Os moradores do Cafundó disseram que não tinham conhecimento da ação do MPF. “A Associação Remanescente de Quilombo Cafundó informa que até o presente momento não teve acesso à íntegra da ação mencionada, uma vez que não foi formalmente intimada”, de acordo com o advogado Dyego Freitas, que representa a comunidade.

Quanto a isso, o MPF mencionou que a comunidade quilombola não é parte formal da ação (autor ou réu), o que dispensa que ela seja oficialmente notificada a respeito do processo. “No entanto, o MPF mantém contato periódico com seus representantes, tanto para avisá-los de providências relevantes quanto para colher informações para eventuais novas medidas judiciais. Nos últimos meses, o MPF ajuizou diversas ações civis pública relacionadas a direitos e interesses da comunidade.”

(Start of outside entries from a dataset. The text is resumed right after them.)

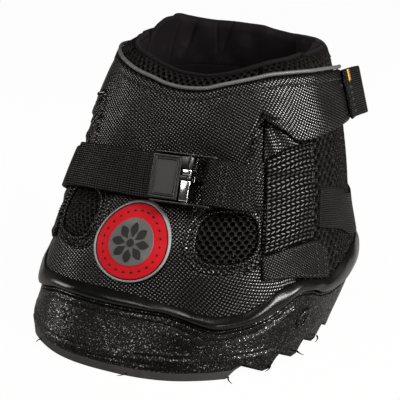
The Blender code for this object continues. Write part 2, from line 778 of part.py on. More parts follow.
def make_quarter_patches():
    """The side panel, the gusset and the anchor patch on each side, and the elastic round the heel."""

    def patch(name, side, span, low, high, material):
        first, last = sorted((side * span[0], side * span[1]))
        layer(name, angles_between(first, last), low, high, GAP, GAP + PATCH_THICKNESS, material)

    def anchor_low(angle):
        return np.maximum(anchor_low_level(angle), rand_top_level(angle) + GAP)

    side_low = raised(anchor_top_level, GAP)
    side_top = side_panel_top_level
    gusset_low = raised(side_top, GAP)
    gusset_top = raised(arm_low_level, -GAP)
    for side, name in ((1, "right"), (-1, "left")):
        patch(f"anchor_patch_{name}", side, ANCHOR_ANGLES, anchor_low, anchor_top_level, "webbing")
        patch(f"side_panel_{name}", side, SIDE_PANEL_ANGLES, side_low, side_top, "coarse_weave")
        patch(f"gusset_{name}", side, GUSSET_ANGLES, gusset_low, gusset_top, "weave")

    def half_band(angle):
        turned = np.where(angle > 180, angle - 360, angle)
        level = strap_level(turned)
        return level, ELASTIC_WIDTH / 2 * skin_directions(turned, level)[4]

    def low(angle):
        level, half = half_band(angle)
        return level - half

    def high(angle):
        level, half = half_band(angle)
        return level + half

    angles = angles_between(ELASTIC_START_ANGLE, 360 - ELASTIC_START_ANGLE)
    layer("heel_elastic", angles, low, high, GAP, GAP + ELASTIC_THICKNESS, "webbing")


# Collars
COLLAR_LEVEL = BOOT_HEIGHT * UPPER_TOP_SHARE + GAP
ROUND_SHARES = (0, 0.40, 0.74, 0.88, 0.96, 1.0)


def collar(name, angles, rim, inner, outer, material):
    """A padded collar whose rim is rounded over its last stretch."""

    def rounding(angle, share):
        height = rim(angle) - COLLAR_LEVEL
        below = (1 - share) * height
        bend = np.clip(1 - below / COLLAR_ROUND, 0, 1)
        return np.sqrt(1 - RIM_ROUNDNESS * bend**2)

    def inner_side(angle, share):
        middle = (inner(angle) + outer(angle)) / 2
        return middle + (inner(angle) - middle) * rounding(angle, share)

    def outer_side(angle, share):
        middle = (inner(angle) + outer(angle)) / 2
        return middle + (outer(angle) - middle) * rounding(angle, share)

    def low(angle):
        return COLLAR_LEVEL + 0 * angle

    return layer(name, angles, low, rim, inner_side, outer_side, material, ROUND_SHARES)


def make_collars():
    """The rear collar, and the front collar in lengths. At each side thin lengths of the two lap."""
    step = seam_angle(SEAM)

    def part(name, first, last, rim, inner, outer, material):
        def inner_side(angle):
            return inner + 0 * angle

        def outer_side(angle):
            return outer + 0 * angle

        collar(name, angles_between(first, last), rim, inner_side, outer_side, material)

    inner_face = -COLLAR_THICKNESS
    rear_start = ARM_END_ANGLE + step
    part("rear_collar", rear_start, 360 - rear_start, turned_line(rear_rim_level), inner_face, 0, "lycra")
    part("front_collar", -SHIELD_END_ANGLE, SHIELD_END_ANGLE, front_rim_level, inner_face, 0, "spacer_mesh")
    under_face = -COLLAR_LAP - GAP
    thick_end = LAP_START_ANGLE - step
    spans = {
        "arm_collar": (ARM_START_ANGLE, thick_end, front_rim_level, inner_face, 0, "spacer_mesh"),
        "collar_lap": (LAP_START_ANGLE, ARM_END_ANGLE, front_rim_level, -COLLAR_LAP, 0, "spacer_mesh"),
        "collar_under": (LAP_START_ANGLE, ARM_END_ANGLE, rear_rim_level, inner_face, under_face, "lycra"),
    }
    for name, (start, end, rim, inner, outer, material) in spans.items():
        part(f"{name}_right", start, end, rim, inner, outer, material)
        part(f"{name}_left", -end, -start, rim, inner, outer, material)


# Front shield and wrap arms
def piping_path(first, last):
    """Places of the piping, seated on the top edge of the shield or an arm."""
    angles = angles_between(first, last)
    level = piping_level(angles) + PIPING_RADIUS + GAP
    return skin(angles, level, arm_inner(angles) + SHIELD_THICKNESS / 2 + PIPING_RADIUS / 2)


def arm_inner(angle):
    """Distance of the shield's or an arm's inner face: an arm rises over the pads that it closes on."""
    turned = np.abs(angle)
    pads = 2 * PAD_THICKNESS + 2 * GAP
    first, last = ARM_RISE_ANGLES
    return GAP + pads * through((0, first, last, 180), (0, 0, 1, 1), turned)


def arm_outer(angle):
    """Distance of the shield's or an arm's outer face."""
    return arm_inner(angle) + SHIELD_THICKNESS


def make_shield():
    """The shield's fixed band, and the part that folds forward with its piping."""
    span = angles_between(-SHIELD_END_ANGLE, SHIELD_END_ANGLE)
    outer = GAP + SHIELD_THICKNESS
    layer("shield_base", span, flat_level(SHIELD_LOW_SHARE), flat_level(FOLD_SHARE), GAP, outer, "weave")
    low = raised(flat_level(FOLD_SHARE), GAP)
    layer("front_shield", span, low, piping_level, GAP, outer, "weave")
    tube("shield_piping", piping_path(-SHIELD_END_ANGLE, SHIELD_END_ANGLE), PIPING_RADIUS, "piping")


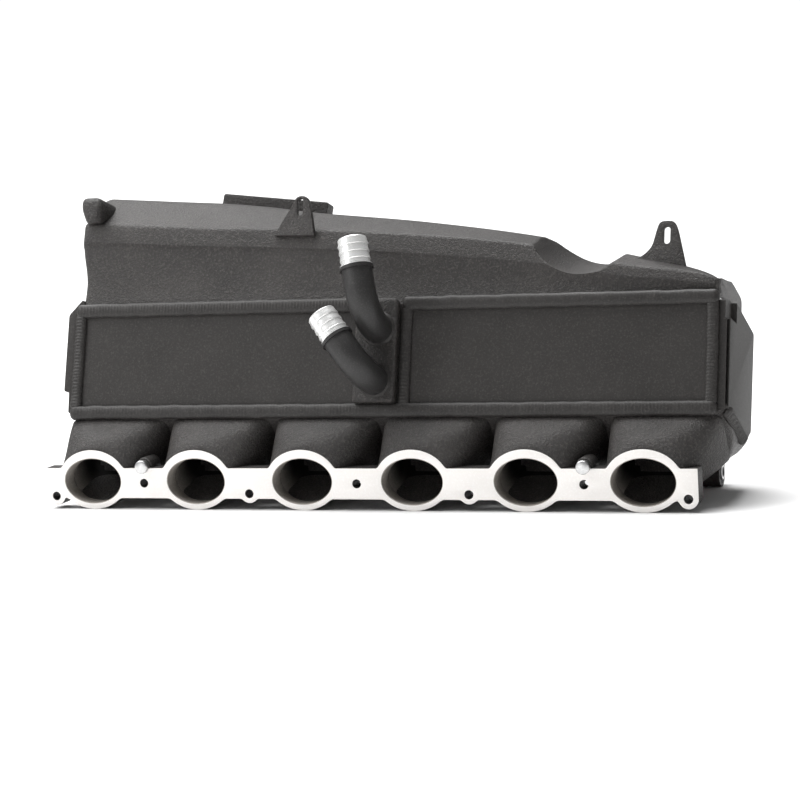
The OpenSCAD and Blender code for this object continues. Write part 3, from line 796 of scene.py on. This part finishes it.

O MPF afirma ainda que tudo que está documentado na ação foi informado pelos próprios moradores em visitas técnicas e que “as investidas da mineração também se comprovam por dados da ANM, que revelam o andamento de procedimentos de autorização para pesquisa que abrangem toda a extensão do quilombo”.

Danos e recuperação

A ação do MPF pede relatórios bimestrais a respeito do andamento da tutela do território e do patrimônio do quilombo e a suspensão de toda exploração mineral. Os representantes do Ministério Público Federal solicitam que a União, por intermédio do Ibama, apresente em 60 dias uma análise pericial sobre as atividades minerárias e danos socioambientais, prejuízos no solo, aos lençóis freáticos, cursos d’água, fauna local e ao modo de vida da população, e assim sejam estabelecidas as medidas necessárias para a recuperação, tempo e custos estimados.

Além disso, conforme propõe a ação, a União, a ANM e o Incra poderiam ser condenados a arcar com uma multa de, no mínimo, R$ 2 milhões, referentes a danos morais coletivos.